Written and illustrated by Kōsuke Hamada, Hanebado! was serialized in the manga anthology Good! Afternoon from June 7, 2013, to October 7, 2019. The chapters were collected in 16 tankōbon volumes by Kodansha.

===Novel===
A novel was released on June 29, 2018. The story begins a year before the events in the manga.

| No. | Release date | ISBN |
| 1 | June 29, 2018 | 978-4-06-512573-1 |
| Prologue Hayaku saka ba hayaku chiru (早く咲かば早く散る); 1. Aru Nichijō no Hajimari (ある日常の始まり); 2. Shōjo no Hibi (少女の日々); 3. Sono mebae (その芽生え); 4. Yakusoku (約束); Epilogue Sorezore no Ibasho (それぞれの居場所); |

===Anime===

An anime television series adaptation aired from July 2 (Note: Tokyo MX listed the show at 24:00 on July 1, which is at midnight on July 2, 2018.) to October 1, 2018, on Tokyo MX and other channels. It ran for 13 episodes. The series is directed by Shinpei Ezaki and written by Taku Kishimoto, with animation by Liden Films. Satoshi Kimura provided the character designs, and Tatsuya Kato composed the music. The opening theme is "Futari no Hane" (ふたりの羽根) by Yurika, and the ending theme is "High Stepper" (ハイステッパー, Hai Suteppā) by Yuiko Ōhara.

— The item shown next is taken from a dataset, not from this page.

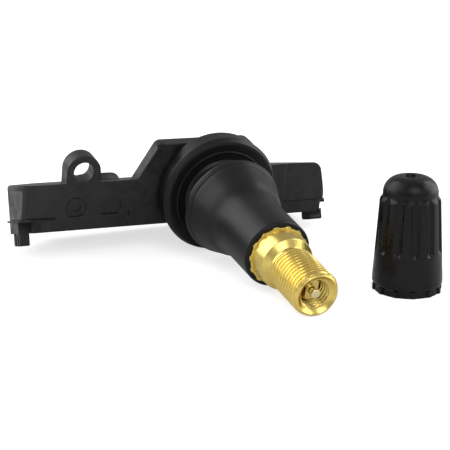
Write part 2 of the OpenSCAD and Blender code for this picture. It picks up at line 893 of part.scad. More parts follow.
module core_plug() {
    outer = core_bore_d / 2;
    color([0.8, 0.66, 0.34])
        on_valve()
            difference() {
                translate([0, 0, plug_top])
                    rotate_extrude()
                        polygon([
                            [0, 0], [1.7, 0], [1.9, 0.2], [1.9, 1.6], [outer, 2.1],
                            [outer, plug_len - 0.3], [outer - 0.4, plug_len], [0, plug_len]]);
                // Bore of the pin
                cylinder(d = pin_d + 2 * slide_gap, h = 40);
                // Two flats leave the bridge over the pin
                for (s = [-1, 1])
                    translate([s * 2.05 - 1, -5, plug_top - 1]) cube([2, 10, 2.6]);
                // Arch under the bridge, which lets the air past the pin
                translate([-5, 0, plug_top + 1.4])
                    rotate([0, 90, 0]) cylinder(d = 1.8, h = 10);
                // Air ways through the threaded part
                for (a = [0, 180])
                    rotate([0, 0, a])
                        translate([(pin_d / 2 + outer) / 2, 0, plug_top + 1])
                            cylinder(d = 0.8, h = plug_len);
            }
}

module core_barrel() {
    inner = 1.45;
    outer = core_bore_d / 2 - 0.5 - 0.3;
    color([0.8, 0.66, 0.34])
        on_valve()
            translate([0, 0, plug_end])
                rotate_extrude()
                    polygon([
                        [inner, 0], [outer - 0.2, 0], [outer - 0.2, 1.8],
                        [outer, 1.8], [outer, barrel_end - plug_end - 0.4],
                        [outer - 0.4, barrel_end - plug_end],
                        [pin_d / 2 + 0.3, barrel_end - plug_end],
                        [pin_d / 2 + 0.3, barrel_end - plug_end - seat_t],
                        [inner, barrel_end - plug_end - seat_t]]);
}

module core_gasket() {
    inner = core_bore_d / 2 - 0.5 - 0.3 - 0.2;
    color([0.75, 0.2, 0.12])
        on_valve()
            translate([0, 0, plug_end])
                rotate_extrude()
                    polygon([
                        [inner, 0.1], [core_bore_d / 2 - 0.4, 0.1], [core_bore_d / 2 - 0.1, 0.5],
                        [core_bore_d / 2 - 0.55, 1.7], [inner, 1.7]]);
}

// Spring as a stack of rings, one for each turn
module core_spring() {
    turns = 7;
    wire = 0.28;
    low = collar_place + 0.6;
    high = barrel_end - seat_t;
    color([0.72, 0.72, 0.7])
        on_valve()
            rotate_extrude()
                for (i = [0 : turns - 1])
                    translate([1.05, low + wire / 2 + i * (high - low - wire) / (turns - 1)])
                        circle(d = wire, $fn = 16);
}

module core_pin() {
    end = barrel_end + cup_gap + core_cup_h;
    color([0.86, 0.78, 0.52])
        on_valve()
            rotate_extrude()
                polygon([
                    [0, pin_depth], [pin_head_d / 2 - 0.15, pin_depth], [pin_head_d / 2, pin_depth + 0.15],
                    [pin_head_d / 2, pin_depth + pin_head_h - 0.15], [pin_d / 2, pin_depth + pin_head_h],
                    [pin_d / 2, collar_place], [1.2, collar_place], [1.2, collar_place + 0.6],
                    [pin_d / 2, collar_place + 0.6], [pin_d / 2, barrel_end + cup_gap + 0.8],
                    [1.35, barrel_end + cup_gap + 0.8], [1.35, barrel_end + cup_gap + 0.4],
                    [1.5, barrel_end + cup_gap + 0.4], [1.5, end], [0, end]]);
}

module core_cup_washer() {
    color([0.08, 0.08, 0.08])
        on_valve()
            translate([0, 0, barrel_end + cup_gap])
                difference() {
                    cylinder(r = 1.35, h = 0.8);
                    translate([0, 0, -1]) cylinder(d = pin_d, h = 3);
                }
}

// Half width of the cap at a height, where its side tapers
cap_base_r = cap_d / 2;
cap_rim_h = 1.1;
cap_shoulder = cap_h - 3.4;
cap_shoulder_r = cap_base_r - 0.8;
cap_bore_d = thread_d + 2 * cap_gap;
cap_bore_depth = 10.5;
cap_seal_d = cap_bore_d + 2 * cap_seal_step;

module valve_cap() {
    dome_r = 2.7;
    dome_base = cap_shoulder_r - 0.45;
    taper = atan((cap_base_r - cap_shoulder_r) / (cap_shoulder - 2.2));
    groove_r = 0.9;
    color([0.05, 0.05, 0.055])
        translate([cap_x - centre_x, -cap_front - centre_y, 0])
            difference() {
                union() {
                    rotate_extrude()
                        polygon([
                            [0, 0], [cap_base_r - 0.3, 0], [cap_base_r - 0.3, cap_rim_h],
                            [cap_base_r, cap_rim_h + 0.5], [cap_base_r, 2.2],
                            [cap_shoulder_r, cap_shoulder - 0.5], [cap_shoulder_r - 0.2, cap_shoulder],
                            [dome_base, cap_shoulder + 0.5], [dome_base, cap_h - dome_r],
                            [0, cap_h - dome_r]]);
                    translate([0, 0, cap_h - dome_r])
                        rotate_extrude() {
                            square([dome_base - dome_r, dome_r]);
                            intersection() {
                                translate([dome_base - dome_r, 0]) circle(dome_r);
                                square([dome_base, dome_r]);
                            }
                        }
                    // Small tabs round the rim
                    for (i = [0 : cap_grooves - 1])
                        rotate([0, 0, i * 360 / cap_grooves + 10])
                            translate([cap_base_r - 1, -0.4, 0.1]) cube([0.95, 0.8, cap_rim_h]);
                }
                // Grooves with round lower ends
                for (i = [0 : cap_grooves - 1])
                    rotate([0, 0, i * 360 / cap_grooves + 10])
                        translate([cap_base_r + 0.15, 0, 7.4])
                            rotate([0, -taper, 0]) {
                                cylinder(r = groove_r, h = 20, $fn = 32);
                                sphere(groove_r, $fn = 32);
                            }
                // Bore for the thread, the seat of the seal, the space above it and the recess in the top
                translate([0, 0, -1]) cylinder(d = cap_bore_d, h = cap_bore_depth + 1);
                translate([0, 0, cap_bore_depth - cap_seal_t]) cylinder(d = cap_seal_d, h = cap_seal_t);
                translate([0, 0, -1]) cylinder(d = cap_bore_d - 1.6, h = cap_bore_depth + 3);
                translate([0, 0, -eps])
                    cylinder(d1 = cap_bore_d + 0.8, d2 = cap_bore_d, h = 0.5 + eps);
                translate([0, 0, cap_h - 0.5]) cylinder(r = 1.3, h = 2);
            }
}

module cap_seal() {
    color([0.3, 0.3, 0.3])
        translate([cap_x - centre_x, -cap_front - centre_y, cap_bore_depth - cap_seal_t])
            difference() {
                cylinder(d = cap_seal_d - 0.02, h = cap_seal_t);
                translate([0, 0, -1]) cylinder(d = 2.4, h = 3);
            }
}

housing();
base_cover();
lid_gasket();
circuit_board();
coin_cell();
cell_tab_lower();
cell_tab_upper();
pressure_chip();
port_seal();
port_filter();
wake_coil();
coil_core();
loop_antenna();
radio_crystal();
board_components();
valve_stem();
valve_rubber();
mounting_screw();
core_plug();
core_barrel();
core_gasket();
core_spring();
core_pin();
core_cup_washer();
valve_cap();
cap_seal();
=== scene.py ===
"""Looks of a snap-in tyre pressure sensor lying on a bench, with its valve cap standing beside it.

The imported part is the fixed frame. Lengths in the classes are millimetres and become metres when a
mesh is made. Distances along the valve are measured from its open end towards the housing.
"""

import json
import logging
import math
from dataclasses import dataclass, field
from enum import Enum
from typing import Any, Callable

import bmesh
import bpy
from mathutils import Matrix, Vector


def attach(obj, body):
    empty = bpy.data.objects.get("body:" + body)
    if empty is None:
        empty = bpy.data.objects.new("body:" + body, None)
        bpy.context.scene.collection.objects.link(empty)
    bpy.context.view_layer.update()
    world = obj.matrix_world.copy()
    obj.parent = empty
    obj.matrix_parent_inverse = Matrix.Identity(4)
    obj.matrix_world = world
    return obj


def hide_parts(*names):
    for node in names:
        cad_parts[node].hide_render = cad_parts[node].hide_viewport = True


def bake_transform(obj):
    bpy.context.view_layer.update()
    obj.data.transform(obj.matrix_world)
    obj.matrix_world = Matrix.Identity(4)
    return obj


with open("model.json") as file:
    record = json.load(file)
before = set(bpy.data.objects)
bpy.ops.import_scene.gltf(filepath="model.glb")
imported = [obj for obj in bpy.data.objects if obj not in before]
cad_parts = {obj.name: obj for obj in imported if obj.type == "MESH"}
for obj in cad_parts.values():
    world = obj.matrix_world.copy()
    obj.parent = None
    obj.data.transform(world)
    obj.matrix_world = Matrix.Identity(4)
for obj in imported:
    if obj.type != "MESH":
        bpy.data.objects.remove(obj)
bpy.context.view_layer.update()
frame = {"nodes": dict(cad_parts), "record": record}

LOG = logging.getLogger("sensor")
MM = 0.001

# A flat face of the housing larger than this is shaded flat, in square metres
FLAT_AREA = 3e-6

# Radius of a row that closes a turned piece on its axis
CENTRE = 0.02

# The most of a side that the rounding of one corner takes
SIDE_SHARE = 0.48

# Steps of the brass under the rubber: place along the valve and radius, up to the tail
TAIL_RADIUS = 3.5
SEAT_STEPS = (
    (14.3, 4.6), (15.3, 4.6), (15.9, 4.0), (35.0, 4.0), (36.0, 4.6), (40.0, 4.6), (41.0, TAIL_RADIUS))

Number = int | float
Colour = tuple[float, float, float]


# Shader tools

class Socket:
    """An output socket that takes part in arithmetic; every operator adds one Math node."""

    def __init__(self, tree: "ShaderTree", link: bpy.types.NodeSocket | None) -> None:
        """Keep the socket with its tree.

        Args:
            tree: The tree that the socket belongs to.
            link: The output socket itself, or None after an output node.
        """
        self.tree = tree
        self.link = link

    def math(self, operation: str, first: Any, second: Any, clamp: bool = False) -> "Socket":
        """Add a Math node.

        Args:
            operation: Blender's name of the operation.
            first: The first value or socket.
            second: The second value or socket.
            clamp: Whether the result stays between 0 and 1.

        Returns:
            The result.
        """
        settings = {"operation": operation, "use_clamp": clamp}
        return self.tree.node("ShaderNodeMath", settings, {0: first, 1: second})

    def __add__(self, other: Any) -> "Socket":
        """Return self + other."""
        return self.math("ADD", self, other)

    def __radd__(self, other: Any) -> "Socket":
        """Return other + self."""
        return self.math("ADD", other, self)

    def __sub__(self, other: Any) -> "Socket":
        """Return self - other."""
        return self.math("SUBTRACT", self, other)

    def __rsub__(self, other: Any) -> "Socket":
        """Return other - self."""
        return self.math("SUBTRACT", other, self)

    def __mul__(self, other: Any) -> "Socket":
        """Return self * other."""
        return self.math("MULTIPLY", self, other)

    def __rmul__(self, other: Any) -> "Socket":
        """Return other * self."""
        return self.math("MULTIPLY", other, self)

    def clamped(self) -> "Socket":
        """Return self kept between 0 and 1."""
        return self.math("ADD", self, 0.0, clamp=True)

    def larger(self, other: Any) -> "Socket":
        """Return the larger of self and other."""
        return self.math("MAXIMUM", self, other)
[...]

The production was affected by the 2018 Hokkaido earthquake: the photography studio is located in Sapporo and was without power following the earthquake, making it impossible for the staff to continue working until electricity is fully restored. As a result, episode 11 of the show was delayed, with a new broadcast date yet to be decided. The show resumed on September 17, 2018, after being delayed for a week.

Crunchyroll streamed the series with original Japanese audio and English subtitles, while Funimation streamed it with an English dub.

==Reception==
By December 2018, the manga had over 1.6 million copies in circulation.